Which brings me to your point about usefulness. I agree that our ordinary concept of a cause -- the one that counterfactual theorists begin with -- is useful. So too is our concept of money. But there's nothing metaphysically special about money. It's just stuff that we use for a certain purpose. So too, I want to say, is our ordinary macro concept of a cause in its "covering" certain counterfactuals. It's useful, but unless we want to be pragmatists about truth, it's important not to confuse the usefulness of a concept in ordinary speech with metaphysical truth.

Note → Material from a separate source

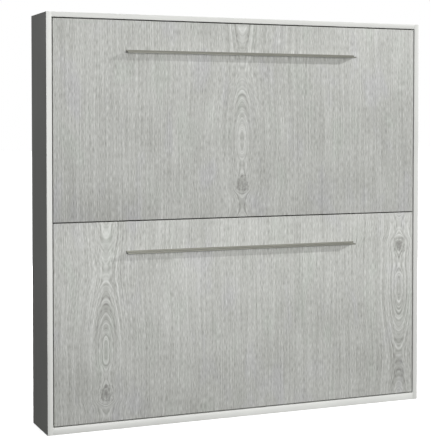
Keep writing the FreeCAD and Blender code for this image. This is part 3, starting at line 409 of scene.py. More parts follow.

Anyway, thanks again for your challenging comment. I think I see more clearly the case for claiming that I'm being unfair to counterfactual theories, but I'm not yet convinced. Maybe more discussion can convince me. ;)

Douglas Kutach

Marcus,
I was struggling for several years with how best to explain the worry you are having. My best attempt at a clarification and resolution is at http://sagaciousmatter.org/Kutach_Causation_Intro.pdf
and the supplementary material at http://sagaciousmatter.org/causation.html

Marcus Arvan

Hi Douglas: your work on this looks super interesting. Can't wait to take a closer look -- thanks for sharing!

Eve

Hi Everyone, Metaphysics for me is going beyond the boundaries of what is presented in order to find the what, the why and the how, this is the basis of science and philosophy.For me Metaphysics is not about trying to work out what we already have & know, it is about what we don't know. To me it is more than a debate needing to be scientifically proven, it is about the possibilities. It is about pushing the boundaries of the mind and seeing beyond. The shame of it all these days is that Metaphysics has become confused in new age & religious quarters to give gravity to the God question.